Secondly, I didn’t want to get into the legal hassles that were going to follow a chain-reaction accident. This had happened to me once before when I was sitting at a stoplight and a young woman plowed into a car, three cars behind me. I ended up being the last in line to get popped, just enough to get some free chiropractic and massage treatments. But I also got sued by someone in the line who sued everyone involved in the accident even though I had no possibility of being at fault. I called my insurance and the guy said, “Yeah, this happens all the time. It’s why you have us.” The estimate was that it would take 3 months and $6– $10,000 to extricate me from the suit. I did not want to go through that again.

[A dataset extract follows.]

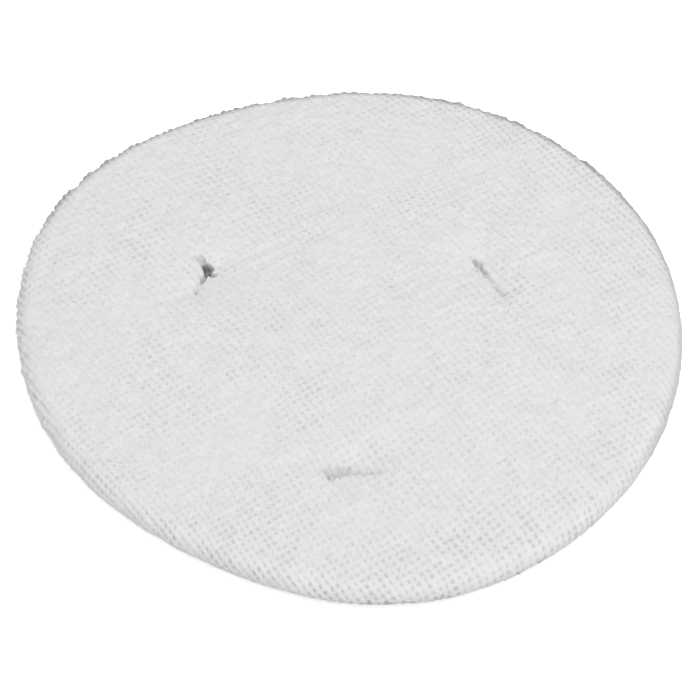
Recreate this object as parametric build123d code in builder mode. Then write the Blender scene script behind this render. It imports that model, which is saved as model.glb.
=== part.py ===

Lastly, I’m not crazy about the car I own now. It’s a small 2007 SUV that I’d like to replace, but it only costs me about $500 a year to insure and it’s paid for. It is eminently reliable and functional for hauling around my yard and garden stuff. I’ll probably drive it until it dies. All the dings are on the passenger side, so as far as I’m concerned, it’s in pretty pristine condition as long as I don’t walk all the way around it.

It did vaguely occur to me that I had “left the scene of an accident” and that I might get a visit from the Highway Patrol if someone had been fast enough to get my license, but for me, someone who worries about just about everything, I felt oddly unconcerned. You could say that it barely put a dent in my day.